To solve the problem step by step, we will analyze the motion of the block on the slope and use the principles of physics to find the maximum distance it can travel up the slope before coming to a stop. ### Step 1: Understand the Forces Acting on the Block When the block slides down the slope with constant velocity, the net force acting on it is zero. This means that the force of gravity acting down the slope is balanced by the frictional force acting up the slope. - The gravitational force component acting down the slope is given by: \[ F_{\text{gravity}} = mg \sin \theta \] - The frictional force acting up the slope is given by: \[ F_{\text{friction}} = \mu mg \cos \theta \] - Since the block is moving with constant velocity, we have: \[ mg \sin \theta = \mu mg \cos \theta \] ### Step 2: Find the Coefficient of Friction From the equation \( mg \sin \theta = \mu mg \cos \theta \), we can cancel \( mg \) (assuming \( m \neq 0 \)): \[ \sin \theta = \mu \cos \theta \] Thus, the coefficient of friction \( \mu \) can be expressed as: \[ \mu = \tan \theta \] ### Step 3: Analyze the Block When Projected Upward When the block is projected upward with an initial velocity \( v = 10 \, \text{m/s} \), it will experience a deceleration due to gravity and friction. The total acceleration \( a \) when moving up the slope can be expressed as: \[ a = g \sin \theta + \mu g \cos \theta \] Substituting \( \mu \): \[ a = g \sin \theta + \tan \theta \cdot g \cos \theta \] This simplifies to: \[ a = g \sin \theta + g \sin \theta = 2g \sin \theta \] ### Step 4: Calculate the Maximum Distance Up the Slope Using the kinematic equation: \[ v^2 = u^2 + 2as \] where: - \( v = 0 \) (final velocity when the block comes to rest), - \( u = 10 \, \text{m/s} \) (initial velocity), - \( a = -2g \sin \theta \) (deceleration), - \( s \) is the distance traveled up the slope.
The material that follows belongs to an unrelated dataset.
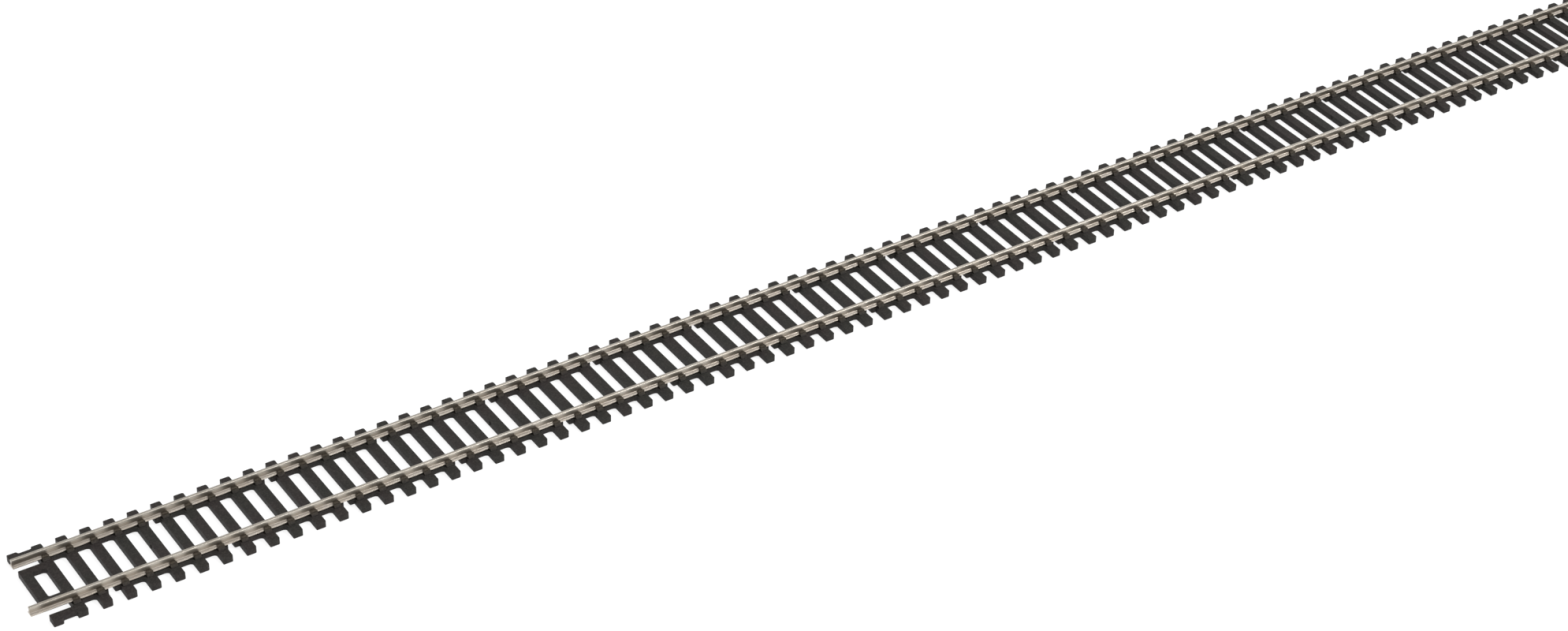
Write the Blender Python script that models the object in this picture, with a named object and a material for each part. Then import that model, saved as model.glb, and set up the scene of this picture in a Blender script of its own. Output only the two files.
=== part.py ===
"""Flexible model railway track section in its own frame, in metres.

One moulded sleeper base carries two flat-bottomed rails, which slide along it one by one.
The origin is on the base plane, under the middle of the section. +X runs along the track,
+Y from the front rail to the back rail, and +Z points up.
"""
import math

import bmesh
import bpy
from mathutils import Matrix, Vector

MM = 0.001

# Track
GAUGE = 16.5 * MM
SECTION_LENGTH = 914.4 * MM
FRONT_RAIL_SHIFT = -1.5 * MM
BACK_RAIL_SHIFT = 1.5 * MM

# Rail section, flat-bottomed
RAIL_HEIGHT = 2.11 * MM
HEAD_WIDTH = 0.9 * MM
HEAD_DEPTH = 0.55 * MM
HEAD_RADIUS = 0.16 * MM
HEAD_ARC_STEPS = 4
WEB_THICKNESS = 0.5 * MM
FOOT_WIDTH = 1.95 * MM
FOOT_EDGE = 0.25 * MM
FOOT_RISE = 0.22 * MM
NECK_DROP = 0.1 * MM
RAIL_Y = (GAUGE + HEAD_WIDTH) / 2

# Sleepers
SLEEPER_COUNT = 154
SLEEPER_WIDTH = 2.5 * MM
SLEEPER_LENGTH = 27.1 * MM
SLEEPER_HEIGHT = 1.65 * MM
RAIL_OVERHANG = 2.2 * MM
RAIL_SEAT = 0.25 * MM
RAIL_BASE_Z = SLEEPER_HEIGHT + RAIL_SEAT
PITCH = (SECTION_LENGTH - 2 * RAIL_OVERHANG - SLEEPER_WIDTH) / (SLEEPER_COUNT - 1)

# Bars that join the sleepers under each rail. Every fifth one is left out, so that the strip
# bends, and each gap keeps two short stubs of bar.
BAR_WIDTH = 2.1 * MM
BAR_DEPTH = 1.3 * MM
GAP_EVERY = 5
FRONT_FIRST_GAP = 2
BACK_FIRST_GAP = 5
STUB_BEFORE_GAP = 0.6 * MM
STUB_AFTER_GAP = 1.3 * MM

# End sleepers, cut away under the rails to leave room for rail joiners
CUT_INNER_Y = 6.9 * MM
CUT_OUTER_Y = 10.8 * MM
END_BAR_WIDTH = 2.05 * MM

# Chairs, the lugs that grip the rail foot
CHAIR_EVERY = 5
FIRST_CHAIR = 4
CHAIR_LENGTH = 1.7 * MM
CHAIR_ROOT = 0.5 * MM
CHAIR_OUTER = 2.0 * MM
CHAIR_SHOULDER = 1.2 * MM
CHAIR_TOP_Z = 2.85 * MM
CHAIR_SHOULDER_Z = 2.35 * MM
LIP_REACH = 0.6 * MM
LIP_UNDER_Z = 2.55 * MM
FOOT_CLEARANCE = 0.3 * MM

# Finishes
PLASTIC_COLOUR = (0.03, 0.028, 0.026)
PLASTIC_ROUGHNESS = 0.6
METAL_COLOUR = (0.52, 0.47, 0.41)
METAL_ROUGHNESS = 0.35


def clear_scene():
    for item in list(bpy.data.objects):
        bpy.data.objects.remove(item, do_unlink=True)


def make_material(name, colour, roughness, metallic):
    material = bpy.data.materials.new(name)
    material.use_nodes = True
    shader = material.node_tree.nodes["Principled BSDF"]
    shader.inputs["Base Color"].default_value = (*colour, 1.0)
    shader.inputs["Roughness"].default_value = roughness
    shader.inputs["Metallic"].default_value = metallic
    material.diffuse_color = (*colour, 1.0)
    return material


def make_object(name, mesh_data, material):
    mesh = bpy.data.meshes.new(name)
    bmesh.ops.recalc_face_normals(mesh_data, faces=mesh_data.faces)
    mesh_data.to_mesh(mesh)
    mesh_data.free()
    mesh.materials.append(material)
    item = bpy.data.objects.new(name, mesh)
    bpy.context.scene.collection.objects.link(item)
    return item


def make_guide(name, mesh_data, material):
    """A shape that only feeds a Boolean."""
    item = make_object(name, mesh_data, material)
    item.hide_render = True
    item.display_type = "WIRE"
    return item


def add_box(mesh_data, low, high):
    centre = (Vector(low) + Vector(high)) / 2
    size = Vector(high) - Vector(low)
    place = Matrix.Translation(centre) @ Matrix.Diagonal((*size, 1.0))
    bmesh.ops.create_cube(mesh_data, size=1.0, matrix=place)


def add_prism(mesh_data, outline, x_start, x_end):
    """Extrude a closed YZ outline along X."""
    near = [mesh_data.verts.new((x_start, y, z)) for y, z in outline]
    far = [mesh_data.verts.new((x_end, y, z)) for y, z in outline]
    mesh_data.faces.new(near)
    mesh_data.faces.new(list(reversed(far)))
    for index in range(len(outline)):
        after = (index + 1) % len(outline)
        mesh_data.faces.new((near[index], far[index], far[after], near[after]))


def sleeper_x(index):
    return (index - (SLEEPER_COUNT - 1) / 2) * PITCH


def rail_outline():
    """The rail's section, from the foot's underside at z = 0 to the running surface."""
    head_half = HEAD_WIDTH / 2
    web_half = WEB_THICKNESS / 2
    foot_half = FOOT_WIDTH / 2
    head_under = RAIL_HEIGHT - HEAD_DEPTH
    half = [
        (foot_half, 0.0),
        (foot_half, FOOT_EDGE),
        (web_half, FOOT_EDGE + FOOT_RISE),
        (web_half, head_under - NECK_DROP),
        (head_half, head_under),
    ]
    for step in range(HEAD_ARC_STEPS + 1):
        angle = math.pi / 2 * step / HEAD_ARC_STEPS
        y = head_half - HEAD_RADIUS * (1 - math.cos(angle))
        z = RAIL_HEIGHT - HEAD_RADIUS * (1 - math.sin(angle))
        half.append((y, z))
    return half + [(-y, z) for y, z in reversed(half)]


def make_rail(name, y, shift, material):
    mesh_data = bmesh.new()
    add_prism(mesh_data, rail_outline(), -SECTION_LENGTH / 2, SECTION_LENGTH / 2)
    rail = make_object(name, mesh_data, material)
    rail.location = (shift, y, RAIL_BASE_Z)
    return rail


def add_end_sleeper(mesh_data, index):
    """A sleeper in three pieces, with nothing under the rails."""
    half_width = SLEEPER_WIDTH / 2
    half_length = SLEEPER_LENGTH / 2
    x = sleeper_x(index)
    for y_low, y_high in (
        (-half_length, -CUT_OUTER_Y),
        (-CUT_INNER_Y, CUT_INNER_Y),
        (CUT_OUTER_Y, half_length),
    ):
        add_box(
            mesh_data,
            (x - half_width, y_low, 0.0),
            (x + half_width, y_high, SLEEPER_HEIGHT),
        )


def sleepers():
    mesh_data = bmesh.new()
    half_width = SLEEPER_WIDTH / 2
    half_length = SLEEPER_LENGTH / 2
    for index in range(1, SLEEPER_COUNT - 1):
        x = sleeper_x(index)
        add_box(
            mesh_data,
            (x - half_width, -half_length, 0.0),
            (x + half_width, half_length, SLEEPER_HEIGHT),
        )
    add_end_sleeper(mesh_data, 0)
    add_end_sleeper(mesh_data, SLEEPER_COUNT - 1)
    return mesh_data


def bar_runs(first_gap):
    """First and last sleeper of each unbroken run of bars; a gap follows each run."""
    last = SLEEPER_COUNT - 2
    start = 1
    runs = []
    for before_gap in range(first_gap, last, GAP_EVERY):
        runs.append((start, before_gap))
        start = before_gap + 1
    runs.append((start, last))
    return runs


def add_bars(mesh_data, y, first_gap):
    reach = SLEEPER_WIDTH / 2
    last = SLEEPER_COUNT - 2
    for first, final in bar_runs(first_gap):
        x_low = sleeper_x(first)
        x_high = sleeper_x(final)
        if first > 1:
            x_low -= reach + STUB_AFTER_GAP
        if final < last:
            x_high += reach + STUB_BEFORE_GAP
        add_box(
            mesh_data,
            (x_low, y - BAR_WIDTH / 2, SLEEPER_HEIGHT - BAR_DEPTH),
            (x_high, y + BAR_WIDTH / 2, SLEEPER_HEIGHT),
        )


def add_end_bars(mesh_data, end_index, next_index):
    """Bars beside each cut, from the end sleeper's pieces to the next sleeper."""
    x_low, x_high = sorted((sleeper_x(end_index), sleeper_x(next_index)))
    for side in (-1, 1):
        for y_inner in (CUT_INNER_Y - END_BAR_WIDTH, CUT_OUTER_Y):
            y_low, y_high = sorted((side * y_inner, side * (y_inner + END_BAR_WIDTH)))
            add_box(
                mesh_data,
                (x_low, y_low, SLEEPER_HEIGHT - BAR_DEPTH),
                (x_high, y_high, SLEEPER_HEIGHT),
            )


def bars():
    mesh_data = bmesh.new()
    add_bars(mesh_data, -RAIL_Y, FRONT_FIRST_GAP)
    add_bars(mesh_data, RAIL_Y, BACK_FIRST_GAP)
    add_end_bars(mesh_data, 0, 1)
    add_end_bars(mesh_data, SLEEPER_COUNT - 1, SLEEPER_COUNT - 2)
    return mesh_data


def chair_outline(y, side):
    """A lug beside the foot, with a lip over it. side is -1 or +1, away from the rail."""
    inner = FOOT_WIDTH / 2 + FOOT_CLEARANCE
    root_z = SLEEPER_HEIGHT - CHAIR_ROOT
    outline = [
        (inner, root_z),
        (CHAIR_OUTER, root_z),
        (CHAIR_OUTER, CHAIR_SHOULDER_Z),
        (CHAIR_SHOULDER, CHAIR_TOP_Z),
        (LIP_REACH, CHAIR_TOP_Z),
        (LIP_REACH, LIP_UNDER_Z),
        (inner, LIP_UNDER_Z),
    ]
    return [(y + side * offset, z) for offset, z in outline]


def chairs():
    mesh_data = bmesh.new()
    last = SLEEPER_COUNT - 2
    indices = [1, *range(FIRST_CHAIR, last, CHAIR_EVERY), last]
    for index in indices:
        x = sleeper_x(index)
        for rail_y in (-RAIL_Y, RAIL_Y):
            for side in (-1, 1):
                add_prism(
                    mesh_data,
                    chair_outline(rail_y, side),
                    x - CHAIR_LENGTH / 2,
                    x + CHAIR_LENGTH / 2,
                )
    return mesh_data


def join_with(item, guide):
    modifier = item.modifiers.new("join_" + guide.name, "BOOLEAN")
    modifier.operation = "UNION"
    modifier.solver = "EXACT"
    modifier.object = guide


def main():
    clear_scene()
    plastic = make_material("charcoal_plastic", PLASTIC_COLOUR, PLASTIC_ROUGHNESS, 0.0)
    metal = make_material("rail_metal", METAL_COLOUR, METAL_ROUGHNESS, 1.0)
    base = make_object("sleeper_base", sleepers(), plastic)
    join_with(base, make_guide("guide_bars", bars(), plastic))
    join_with(base, make_guide("guide_chairs", chairs(), plastic))
    make_rail("front_rail", -RAIL_Y, FRONT_RAIL_SHIFT, metal)
    make_rail("back_rail", RAIL_Y, BACK_RAIL_SHIFT, metal)


main()
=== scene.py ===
"""The looks of a flexible model railway track section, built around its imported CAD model.

The CAD base and rails are replaced by finer meshes of the same size: a moulded strip with
rounded sleepers, chairs, bars and stubs, and two rails with their full drawn section.
"""
import math

import bmesh
import bpy
from mathutils import Matrix, Vector


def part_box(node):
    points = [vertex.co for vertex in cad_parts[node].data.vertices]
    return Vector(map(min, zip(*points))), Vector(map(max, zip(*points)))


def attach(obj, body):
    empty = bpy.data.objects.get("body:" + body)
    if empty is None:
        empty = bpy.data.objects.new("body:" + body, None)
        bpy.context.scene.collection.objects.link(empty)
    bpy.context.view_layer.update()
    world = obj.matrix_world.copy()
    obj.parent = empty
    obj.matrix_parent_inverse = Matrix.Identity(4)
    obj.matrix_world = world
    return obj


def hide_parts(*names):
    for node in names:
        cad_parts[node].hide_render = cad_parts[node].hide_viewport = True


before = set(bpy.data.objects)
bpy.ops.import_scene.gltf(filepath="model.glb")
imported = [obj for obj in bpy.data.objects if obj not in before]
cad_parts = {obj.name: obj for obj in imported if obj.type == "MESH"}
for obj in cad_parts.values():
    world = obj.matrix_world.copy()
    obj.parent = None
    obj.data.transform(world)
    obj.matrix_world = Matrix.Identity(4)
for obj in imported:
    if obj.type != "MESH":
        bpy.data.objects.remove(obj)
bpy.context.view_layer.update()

MM = 0.001

# Sleepers and bars, in step with the CAD model
SLEEPER_COUNT = 154
SLEEPER_WIDTH = 2.5 * MM
SLEEPER_HEIGHT = 1.65 * MM
SLEEPER_CORNER_LEFT = 0.14 * MM
SLEEPER_CORNER_RIGHT = 0.42 * MM
BAR_WIDTH = 2.1 * MM
BAR_DEPTH = 1.3 * MM
BAR_FILLET_LEFT = 0.45 * MM
BAR_FILLET_RIGHT = 1.05 * MM
BARS_PER_REPEAT = 5
FRONT_GAP_PLACE = 2
BACK_GAP_PLACE = 0
STUB_BEFORE_GAP = 0.6 * MM
STUB_AFTER_GAP = 1.3 * MM
STUB_CORNER = 0.35 * MM
CORNER_STEPS = 4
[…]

Rearranging gives: \[ 0 = (10)^2 + 2(-2g \sin \theta)s \] \[ 100 = 4g \sin \theta \cdot s \] Thus: \[ s = \frac{100}{4g \sin \theta} \] ### Step 5: Substitute Values Given \( g = 10 \, \text{m/s}^2 \) and \( \theta = 30^\circ \) (where \( \sin 30^\circ = \frac{1}{2} \)): \[ s = \frac{100}{4 \cdot 10 \cdot \frac{1}{2}} = \frac{100}{20} = 5 \, \text{m} \] ### Conclusion The maximum distance the block can travel up the slope before coming to a stop is: \[ \boxed{5 \, \text{m}} \]